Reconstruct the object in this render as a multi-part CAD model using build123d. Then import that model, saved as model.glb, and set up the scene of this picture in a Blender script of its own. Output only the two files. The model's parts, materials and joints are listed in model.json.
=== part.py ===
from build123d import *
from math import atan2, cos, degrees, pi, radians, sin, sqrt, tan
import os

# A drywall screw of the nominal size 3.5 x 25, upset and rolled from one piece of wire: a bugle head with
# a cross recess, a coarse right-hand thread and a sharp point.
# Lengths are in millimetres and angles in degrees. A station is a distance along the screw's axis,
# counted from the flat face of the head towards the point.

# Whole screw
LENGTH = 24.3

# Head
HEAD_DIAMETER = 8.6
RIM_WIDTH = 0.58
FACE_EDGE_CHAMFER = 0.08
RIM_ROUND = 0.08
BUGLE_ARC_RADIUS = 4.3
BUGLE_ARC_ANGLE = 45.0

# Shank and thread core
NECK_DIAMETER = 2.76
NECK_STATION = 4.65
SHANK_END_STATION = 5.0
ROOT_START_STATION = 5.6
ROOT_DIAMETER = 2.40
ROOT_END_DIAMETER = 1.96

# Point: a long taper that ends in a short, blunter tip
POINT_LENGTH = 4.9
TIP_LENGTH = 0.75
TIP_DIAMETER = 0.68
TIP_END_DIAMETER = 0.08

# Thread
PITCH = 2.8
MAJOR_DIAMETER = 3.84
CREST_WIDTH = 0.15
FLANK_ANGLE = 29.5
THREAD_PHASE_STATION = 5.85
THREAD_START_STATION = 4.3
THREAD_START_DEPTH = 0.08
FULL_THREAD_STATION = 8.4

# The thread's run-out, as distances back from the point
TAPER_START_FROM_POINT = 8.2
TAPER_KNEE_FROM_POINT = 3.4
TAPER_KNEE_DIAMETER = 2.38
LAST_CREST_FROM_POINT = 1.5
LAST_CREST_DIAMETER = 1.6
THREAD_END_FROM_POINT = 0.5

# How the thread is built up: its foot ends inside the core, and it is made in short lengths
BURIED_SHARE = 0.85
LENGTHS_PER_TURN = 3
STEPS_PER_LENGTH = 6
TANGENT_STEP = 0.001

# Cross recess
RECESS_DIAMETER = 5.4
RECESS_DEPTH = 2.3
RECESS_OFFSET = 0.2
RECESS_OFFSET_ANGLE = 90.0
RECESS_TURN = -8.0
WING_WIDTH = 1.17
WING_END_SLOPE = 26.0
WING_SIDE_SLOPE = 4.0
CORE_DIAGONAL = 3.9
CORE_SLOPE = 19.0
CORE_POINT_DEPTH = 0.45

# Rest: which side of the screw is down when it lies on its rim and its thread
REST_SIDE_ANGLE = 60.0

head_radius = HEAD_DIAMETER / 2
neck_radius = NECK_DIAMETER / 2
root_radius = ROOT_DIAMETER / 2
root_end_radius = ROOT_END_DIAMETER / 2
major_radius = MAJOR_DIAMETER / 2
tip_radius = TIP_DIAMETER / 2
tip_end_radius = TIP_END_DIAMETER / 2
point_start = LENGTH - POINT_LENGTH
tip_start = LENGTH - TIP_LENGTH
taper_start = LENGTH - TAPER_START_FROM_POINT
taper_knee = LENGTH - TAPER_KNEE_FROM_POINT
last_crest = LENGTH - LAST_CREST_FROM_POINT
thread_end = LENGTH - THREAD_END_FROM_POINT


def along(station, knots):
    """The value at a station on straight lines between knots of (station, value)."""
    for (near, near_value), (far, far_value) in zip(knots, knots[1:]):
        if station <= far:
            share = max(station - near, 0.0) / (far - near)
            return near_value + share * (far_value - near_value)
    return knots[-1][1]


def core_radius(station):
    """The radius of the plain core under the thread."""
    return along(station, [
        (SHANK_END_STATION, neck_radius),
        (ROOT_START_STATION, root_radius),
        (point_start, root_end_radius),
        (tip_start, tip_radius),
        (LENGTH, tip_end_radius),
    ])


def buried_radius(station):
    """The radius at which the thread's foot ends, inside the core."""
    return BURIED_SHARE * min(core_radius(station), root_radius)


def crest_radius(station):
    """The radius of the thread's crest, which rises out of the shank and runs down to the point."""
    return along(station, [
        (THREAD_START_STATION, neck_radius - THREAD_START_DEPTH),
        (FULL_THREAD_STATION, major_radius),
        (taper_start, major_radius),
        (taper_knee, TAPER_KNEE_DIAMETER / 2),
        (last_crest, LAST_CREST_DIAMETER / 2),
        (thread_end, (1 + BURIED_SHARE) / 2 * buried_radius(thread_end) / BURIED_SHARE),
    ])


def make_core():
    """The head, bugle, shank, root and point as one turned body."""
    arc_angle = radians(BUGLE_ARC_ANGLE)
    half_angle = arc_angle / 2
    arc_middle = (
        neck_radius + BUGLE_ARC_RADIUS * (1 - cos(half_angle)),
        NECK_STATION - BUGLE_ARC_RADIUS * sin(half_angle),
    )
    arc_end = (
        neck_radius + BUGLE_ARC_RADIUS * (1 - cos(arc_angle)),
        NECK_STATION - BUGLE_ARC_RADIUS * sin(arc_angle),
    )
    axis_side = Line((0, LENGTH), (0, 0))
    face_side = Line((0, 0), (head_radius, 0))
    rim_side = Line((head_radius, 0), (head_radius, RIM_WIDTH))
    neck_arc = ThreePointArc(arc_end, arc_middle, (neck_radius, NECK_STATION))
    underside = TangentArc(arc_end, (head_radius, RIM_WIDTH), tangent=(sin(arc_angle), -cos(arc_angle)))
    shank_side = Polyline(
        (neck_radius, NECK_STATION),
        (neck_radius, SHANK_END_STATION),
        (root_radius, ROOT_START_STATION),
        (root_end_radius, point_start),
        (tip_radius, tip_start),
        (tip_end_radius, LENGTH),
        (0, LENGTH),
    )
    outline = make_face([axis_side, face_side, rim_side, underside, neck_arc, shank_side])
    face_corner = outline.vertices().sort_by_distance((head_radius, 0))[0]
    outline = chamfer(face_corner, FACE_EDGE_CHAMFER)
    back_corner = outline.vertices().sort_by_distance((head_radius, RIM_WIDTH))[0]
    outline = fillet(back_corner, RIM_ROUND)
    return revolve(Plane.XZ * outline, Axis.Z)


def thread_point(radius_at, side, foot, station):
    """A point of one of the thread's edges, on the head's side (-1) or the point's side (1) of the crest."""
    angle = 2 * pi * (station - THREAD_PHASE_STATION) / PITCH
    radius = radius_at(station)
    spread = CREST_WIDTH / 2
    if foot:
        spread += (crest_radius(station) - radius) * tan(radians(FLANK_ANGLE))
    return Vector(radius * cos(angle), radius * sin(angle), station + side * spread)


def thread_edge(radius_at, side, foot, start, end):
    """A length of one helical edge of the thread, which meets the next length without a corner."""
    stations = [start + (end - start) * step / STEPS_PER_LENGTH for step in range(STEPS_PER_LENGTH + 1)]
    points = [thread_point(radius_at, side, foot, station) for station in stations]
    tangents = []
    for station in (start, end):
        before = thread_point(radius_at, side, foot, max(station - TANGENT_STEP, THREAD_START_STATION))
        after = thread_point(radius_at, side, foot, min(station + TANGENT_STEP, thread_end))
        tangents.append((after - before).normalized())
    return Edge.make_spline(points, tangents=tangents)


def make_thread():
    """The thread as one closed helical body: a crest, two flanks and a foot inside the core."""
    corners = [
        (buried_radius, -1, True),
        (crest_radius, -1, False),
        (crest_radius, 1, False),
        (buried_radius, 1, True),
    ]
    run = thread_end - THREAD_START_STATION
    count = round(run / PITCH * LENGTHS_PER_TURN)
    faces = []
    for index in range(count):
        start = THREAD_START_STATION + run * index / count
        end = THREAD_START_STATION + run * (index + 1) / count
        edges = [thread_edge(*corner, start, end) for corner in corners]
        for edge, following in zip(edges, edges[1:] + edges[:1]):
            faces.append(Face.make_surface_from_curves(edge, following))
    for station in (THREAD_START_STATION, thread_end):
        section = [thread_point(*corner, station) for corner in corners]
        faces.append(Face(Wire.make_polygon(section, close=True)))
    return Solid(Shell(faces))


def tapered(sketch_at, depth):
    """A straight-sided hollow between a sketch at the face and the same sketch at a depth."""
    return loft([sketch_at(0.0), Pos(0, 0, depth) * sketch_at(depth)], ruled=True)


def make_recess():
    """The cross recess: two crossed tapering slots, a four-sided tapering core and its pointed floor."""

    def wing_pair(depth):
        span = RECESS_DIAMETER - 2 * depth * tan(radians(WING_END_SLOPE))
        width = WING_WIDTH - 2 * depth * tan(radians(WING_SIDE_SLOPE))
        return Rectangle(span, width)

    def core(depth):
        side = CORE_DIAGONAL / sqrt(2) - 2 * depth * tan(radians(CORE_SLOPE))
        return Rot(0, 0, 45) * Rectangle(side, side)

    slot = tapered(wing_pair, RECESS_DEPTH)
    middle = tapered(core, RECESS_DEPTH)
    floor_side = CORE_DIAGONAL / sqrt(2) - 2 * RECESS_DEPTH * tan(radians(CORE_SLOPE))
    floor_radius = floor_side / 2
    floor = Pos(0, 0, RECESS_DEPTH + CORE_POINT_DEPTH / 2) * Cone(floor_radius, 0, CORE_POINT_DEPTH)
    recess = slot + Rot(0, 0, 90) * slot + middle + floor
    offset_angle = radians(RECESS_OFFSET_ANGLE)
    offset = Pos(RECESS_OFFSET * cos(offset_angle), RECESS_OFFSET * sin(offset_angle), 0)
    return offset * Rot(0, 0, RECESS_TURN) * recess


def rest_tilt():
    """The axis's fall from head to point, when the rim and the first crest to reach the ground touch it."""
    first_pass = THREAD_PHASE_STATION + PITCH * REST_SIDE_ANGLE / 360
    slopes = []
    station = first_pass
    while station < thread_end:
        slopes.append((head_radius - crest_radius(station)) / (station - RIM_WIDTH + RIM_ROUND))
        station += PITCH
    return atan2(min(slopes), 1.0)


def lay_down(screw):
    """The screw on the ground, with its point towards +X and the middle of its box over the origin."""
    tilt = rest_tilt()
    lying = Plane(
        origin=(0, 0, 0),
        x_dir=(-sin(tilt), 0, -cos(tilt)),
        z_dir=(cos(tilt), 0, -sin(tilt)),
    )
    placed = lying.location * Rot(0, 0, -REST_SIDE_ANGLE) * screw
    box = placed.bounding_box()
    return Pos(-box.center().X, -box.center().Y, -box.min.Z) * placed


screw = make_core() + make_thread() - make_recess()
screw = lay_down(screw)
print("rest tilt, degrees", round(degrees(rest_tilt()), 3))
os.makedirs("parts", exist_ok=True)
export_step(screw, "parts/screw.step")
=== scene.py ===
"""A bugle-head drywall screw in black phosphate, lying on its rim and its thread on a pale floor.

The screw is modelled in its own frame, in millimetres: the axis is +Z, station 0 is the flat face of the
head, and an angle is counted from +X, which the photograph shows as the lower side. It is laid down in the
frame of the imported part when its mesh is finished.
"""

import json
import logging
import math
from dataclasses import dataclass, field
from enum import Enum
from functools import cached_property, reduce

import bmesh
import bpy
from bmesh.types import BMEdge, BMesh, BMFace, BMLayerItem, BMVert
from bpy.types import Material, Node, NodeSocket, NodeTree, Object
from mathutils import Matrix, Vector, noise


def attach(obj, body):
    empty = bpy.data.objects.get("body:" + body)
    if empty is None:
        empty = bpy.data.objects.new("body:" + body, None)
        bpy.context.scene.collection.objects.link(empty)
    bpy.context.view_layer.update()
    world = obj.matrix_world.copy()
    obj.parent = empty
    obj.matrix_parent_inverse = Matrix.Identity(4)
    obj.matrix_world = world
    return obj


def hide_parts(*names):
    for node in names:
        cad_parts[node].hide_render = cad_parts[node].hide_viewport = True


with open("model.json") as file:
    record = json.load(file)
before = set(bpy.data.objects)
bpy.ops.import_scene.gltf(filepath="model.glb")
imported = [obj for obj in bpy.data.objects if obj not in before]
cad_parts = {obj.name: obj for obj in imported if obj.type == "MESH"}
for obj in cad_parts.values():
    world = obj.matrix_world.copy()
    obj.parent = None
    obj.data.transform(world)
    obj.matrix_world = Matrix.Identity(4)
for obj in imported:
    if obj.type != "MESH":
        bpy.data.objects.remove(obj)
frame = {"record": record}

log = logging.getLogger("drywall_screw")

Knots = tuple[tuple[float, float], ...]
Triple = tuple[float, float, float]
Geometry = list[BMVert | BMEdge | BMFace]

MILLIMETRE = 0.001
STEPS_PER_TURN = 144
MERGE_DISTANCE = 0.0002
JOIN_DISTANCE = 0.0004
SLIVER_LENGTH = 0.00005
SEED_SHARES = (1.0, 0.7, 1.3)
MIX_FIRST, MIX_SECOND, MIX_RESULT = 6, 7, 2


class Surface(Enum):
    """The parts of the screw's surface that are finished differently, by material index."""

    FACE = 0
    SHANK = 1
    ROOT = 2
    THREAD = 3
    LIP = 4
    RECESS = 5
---
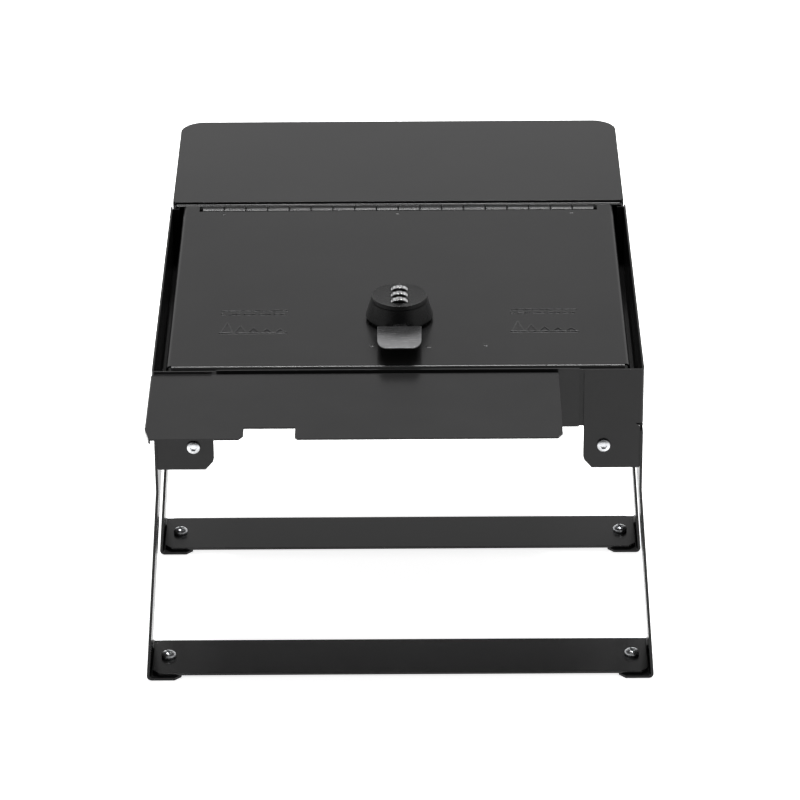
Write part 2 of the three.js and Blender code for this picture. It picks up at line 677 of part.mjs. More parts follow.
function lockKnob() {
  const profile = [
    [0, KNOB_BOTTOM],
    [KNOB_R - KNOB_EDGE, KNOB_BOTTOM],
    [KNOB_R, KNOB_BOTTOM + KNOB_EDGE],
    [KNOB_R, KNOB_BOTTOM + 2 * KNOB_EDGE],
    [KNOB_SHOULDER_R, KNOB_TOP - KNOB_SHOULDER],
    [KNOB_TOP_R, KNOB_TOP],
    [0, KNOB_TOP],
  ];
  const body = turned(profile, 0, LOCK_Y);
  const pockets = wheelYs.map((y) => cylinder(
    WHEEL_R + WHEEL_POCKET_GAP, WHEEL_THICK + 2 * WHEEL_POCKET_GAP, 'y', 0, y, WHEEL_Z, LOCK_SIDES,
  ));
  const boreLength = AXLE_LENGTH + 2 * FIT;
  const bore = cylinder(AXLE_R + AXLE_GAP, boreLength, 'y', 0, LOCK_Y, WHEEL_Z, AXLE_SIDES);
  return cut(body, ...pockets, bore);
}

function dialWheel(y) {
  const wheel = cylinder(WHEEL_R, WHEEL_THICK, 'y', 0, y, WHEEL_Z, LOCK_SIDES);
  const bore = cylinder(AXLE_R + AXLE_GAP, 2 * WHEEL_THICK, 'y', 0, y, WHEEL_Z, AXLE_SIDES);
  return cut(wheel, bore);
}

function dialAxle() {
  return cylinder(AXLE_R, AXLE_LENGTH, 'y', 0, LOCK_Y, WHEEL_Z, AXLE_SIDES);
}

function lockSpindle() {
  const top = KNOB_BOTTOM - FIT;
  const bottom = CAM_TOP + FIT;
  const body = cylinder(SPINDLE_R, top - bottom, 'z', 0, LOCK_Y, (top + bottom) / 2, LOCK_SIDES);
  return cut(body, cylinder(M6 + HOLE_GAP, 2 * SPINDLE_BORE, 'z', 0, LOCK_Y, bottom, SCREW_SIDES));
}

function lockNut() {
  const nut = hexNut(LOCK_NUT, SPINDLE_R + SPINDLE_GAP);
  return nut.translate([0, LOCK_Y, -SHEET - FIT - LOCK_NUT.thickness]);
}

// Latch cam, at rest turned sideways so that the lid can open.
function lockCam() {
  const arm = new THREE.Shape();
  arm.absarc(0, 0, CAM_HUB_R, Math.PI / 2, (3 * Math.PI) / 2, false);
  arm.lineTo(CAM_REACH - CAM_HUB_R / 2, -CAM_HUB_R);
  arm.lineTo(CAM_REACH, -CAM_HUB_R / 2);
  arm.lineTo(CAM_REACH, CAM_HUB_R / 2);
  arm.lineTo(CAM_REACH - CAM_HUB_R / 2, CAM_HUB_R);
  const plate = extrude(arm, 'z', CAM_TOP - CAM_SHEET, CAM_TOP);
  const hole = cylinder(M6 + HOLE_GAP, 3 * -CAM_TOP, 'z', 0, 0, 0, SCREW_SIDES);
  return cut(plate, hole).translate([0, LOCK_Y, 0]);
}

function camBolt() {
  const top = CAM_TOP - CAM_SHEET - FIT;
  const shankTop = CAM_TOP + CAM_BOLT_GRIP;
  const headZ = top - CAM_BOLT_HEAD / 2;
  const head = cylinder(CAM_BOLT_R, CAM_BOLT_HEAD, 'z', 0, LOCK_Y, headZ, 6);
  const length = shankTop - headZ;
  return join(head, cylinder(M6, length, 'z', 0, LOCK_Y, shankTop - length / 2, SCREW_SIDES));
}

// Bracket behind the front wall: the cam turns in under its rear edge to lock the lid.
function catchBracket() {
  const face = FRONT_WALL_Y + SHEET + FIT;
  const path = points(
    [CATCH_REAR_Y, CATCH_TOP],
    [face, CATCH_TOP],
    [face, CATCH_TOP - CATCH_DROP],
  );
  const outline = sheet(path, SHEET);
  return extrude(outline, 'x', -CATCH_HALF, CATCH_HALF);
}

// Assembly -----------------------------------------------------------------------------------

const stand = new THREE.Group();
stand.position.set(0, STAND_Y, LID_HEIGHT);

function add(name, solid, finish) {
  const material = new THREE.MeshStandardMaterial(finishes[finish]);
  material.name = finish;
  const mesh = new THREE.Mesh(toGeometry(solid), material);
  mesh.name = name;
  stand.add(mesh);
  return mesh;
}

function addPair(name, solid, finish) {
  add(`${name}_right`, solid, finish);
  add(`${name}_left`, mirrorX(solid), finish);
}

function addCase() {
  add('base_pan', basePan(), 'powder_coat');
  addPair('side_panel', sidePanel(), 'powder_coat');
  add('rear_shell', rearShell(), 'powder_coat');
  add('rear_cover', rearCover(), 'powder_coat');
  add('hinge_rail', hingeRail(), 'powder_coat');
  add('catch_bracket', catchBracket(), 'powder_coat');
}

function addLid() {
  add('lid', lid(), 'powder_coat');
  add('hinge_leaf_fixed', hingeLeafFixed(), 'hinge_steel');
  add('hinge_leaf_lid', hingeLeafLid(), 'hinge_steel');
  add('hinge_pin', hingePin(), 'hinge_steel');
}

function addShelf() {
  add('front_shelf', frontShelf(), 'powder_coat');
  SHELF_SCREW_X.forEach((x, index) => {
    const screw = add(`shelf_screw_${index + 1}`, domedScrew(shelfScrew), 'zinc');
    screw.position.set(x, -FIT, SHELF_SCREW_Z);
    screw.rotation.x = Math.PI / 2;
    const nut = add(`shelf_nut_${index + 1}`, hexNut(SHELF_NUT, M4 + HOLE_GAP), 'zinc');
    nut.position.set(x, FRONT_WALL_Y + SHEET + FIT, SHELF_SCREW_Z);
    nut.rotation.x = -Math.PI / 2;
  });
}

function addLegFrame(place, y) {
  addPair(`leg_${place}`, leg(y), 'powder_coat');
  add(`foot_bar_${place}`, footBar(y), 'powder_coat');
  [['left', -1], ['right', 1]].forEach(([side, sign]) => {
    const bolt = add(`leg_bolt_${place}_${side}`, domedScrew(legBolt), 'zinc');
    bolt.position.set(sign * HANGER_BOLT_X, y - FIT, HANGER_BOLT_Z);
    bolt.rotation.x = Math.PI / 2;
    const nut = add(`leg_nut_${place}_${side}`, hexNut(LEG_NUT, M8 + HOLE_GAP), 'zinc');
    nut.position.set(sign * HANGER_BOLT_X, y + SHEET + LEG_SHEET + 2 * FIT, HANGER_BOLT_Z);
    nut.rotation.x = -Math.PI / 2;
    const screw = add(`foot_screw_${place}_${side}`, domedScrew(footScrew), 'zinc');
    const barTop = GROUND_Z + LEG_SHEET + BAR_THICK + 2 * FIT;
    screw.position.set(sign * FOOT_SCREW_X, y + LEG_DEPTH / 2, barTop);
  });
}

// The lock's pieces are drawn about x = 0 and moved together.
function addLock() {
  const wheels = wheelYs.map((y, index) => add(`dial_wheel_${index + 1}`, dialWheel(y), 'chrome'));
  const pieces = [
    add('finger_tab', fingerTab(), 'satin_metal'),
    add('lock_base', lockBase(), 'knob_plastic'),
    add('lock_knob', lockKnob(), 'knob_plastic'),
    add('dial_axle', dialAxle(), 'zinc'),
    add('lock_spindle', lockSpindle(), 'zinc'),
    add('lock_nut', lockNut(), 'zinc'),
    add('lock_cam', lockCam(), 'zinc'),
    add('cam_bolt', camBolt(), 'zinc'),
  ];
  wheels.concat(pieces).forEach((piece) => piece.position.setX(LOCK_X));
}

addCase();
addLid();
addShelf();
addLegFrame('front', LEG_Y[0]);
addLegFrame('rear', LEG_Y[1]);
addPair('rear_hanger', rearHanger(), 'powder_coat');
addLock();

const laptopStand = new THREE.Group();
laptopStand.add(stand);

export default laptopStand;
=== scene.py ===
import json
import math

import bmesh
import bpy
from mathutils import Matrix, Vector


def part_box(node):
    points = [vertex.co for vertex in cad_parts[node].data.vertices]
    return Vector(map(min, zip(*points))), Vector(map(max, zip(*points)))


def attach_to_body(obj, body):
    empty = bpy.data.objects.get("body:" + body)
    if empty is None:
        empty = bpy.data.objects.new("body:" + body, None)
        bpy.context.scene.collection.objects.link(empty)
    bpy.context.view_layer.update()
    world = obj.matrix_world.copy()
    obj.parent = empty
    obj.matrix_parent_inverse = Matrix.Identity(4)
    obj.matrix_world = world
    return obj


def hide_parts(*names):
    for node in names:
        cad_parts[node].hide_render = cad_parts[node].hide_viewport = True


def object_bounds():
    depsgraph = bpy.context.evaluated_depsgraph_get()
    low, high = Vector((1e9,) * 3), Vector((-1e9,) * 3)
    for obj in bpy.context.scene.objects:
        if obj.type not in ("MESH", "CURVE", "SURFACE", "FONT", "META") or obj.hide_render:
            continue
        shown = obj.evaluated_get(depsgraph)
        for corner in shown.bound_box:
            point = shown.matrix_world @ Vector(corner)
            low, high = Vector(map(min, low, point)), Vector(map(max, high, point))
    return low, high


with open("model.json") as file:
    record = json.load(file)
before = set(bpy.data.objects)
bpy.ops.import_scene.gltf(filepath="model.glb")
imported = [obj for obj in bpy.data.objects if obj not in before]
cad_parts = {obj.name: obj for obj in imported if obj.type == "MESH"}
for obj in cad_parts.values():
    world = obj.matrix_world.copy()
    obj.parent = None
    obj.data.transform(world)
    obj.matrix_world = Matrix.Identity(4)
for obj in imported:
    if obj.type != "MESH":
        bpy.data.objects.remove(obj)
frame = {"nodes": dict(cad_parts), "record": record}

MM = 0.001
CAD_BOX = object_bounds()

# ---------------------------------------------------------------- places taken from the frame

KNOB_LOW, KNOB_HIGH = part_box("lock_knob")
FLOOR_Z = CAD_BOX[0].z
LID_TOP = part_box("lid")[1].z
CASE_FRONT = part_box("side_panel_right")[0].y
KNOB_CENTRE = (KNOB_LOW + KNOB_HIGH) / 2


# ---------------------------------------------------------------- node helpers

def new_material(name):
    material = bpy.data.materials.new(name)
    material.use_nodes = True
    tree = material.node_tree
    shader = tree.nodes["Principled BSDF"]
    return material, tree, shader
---
Problem to solve: Repeat, unchanged, every line from the one that contains "Reconstruct the object" to the one that contains "TIP_END_DIAMETER = 0.08", including both, and no other line.

Problem solution:
Reconstruct the object in this render as a multi-part CAD model using build123d. Then import that model, saved as model.glb, and set up the scene of this picture in a Blender script of its own. Output only the two files. The model's parts, materials and joints are listed in model.json.
=== part.py ===
from build123d import *
from math import atan2, cos, degrees, pi, radians, sin, sqrt, tan
import os

# A drywall screw of the nominal size 3.5 x 25, upset and rolled from one piece of wire: a bugle head with
# a cross recess, a coarse right-hand thread and a sharp point.
# Lengths are in millimetres and angles in degrees. A station is a distance along the screw's axis,
# counted from the flat face of the head towards the point.

# Whole screw
LENGTH = 24.3

# Head
HEAD_DIAMETER = 8.6
RIM_WIDTH = 0.58
FACE_EDGE_CHAMFER = 0.08
RIM_ROUND = 0.08
BUGLE_ARC_RADIUS = 4.3
BUGLE_ARC_ANGLE = 45.0

# Shank and thread core
NECK_DIAMETER = 2.76
NECK_STATION = 4.65
SHANK_END_STATION = 5.0
ROOT_START_STATION = 5.6
ROOT_DIAMETER = 2.40
ROOT_END_DIAMETER = 1.96

# Point: a long taper that ends in a short, blunter tip
POINT_LENGTH = 4.9
TIP_LENGTH = 0.75
TIP_DIAMETER = 0.68
TIP_END_DIAMETER = 0.08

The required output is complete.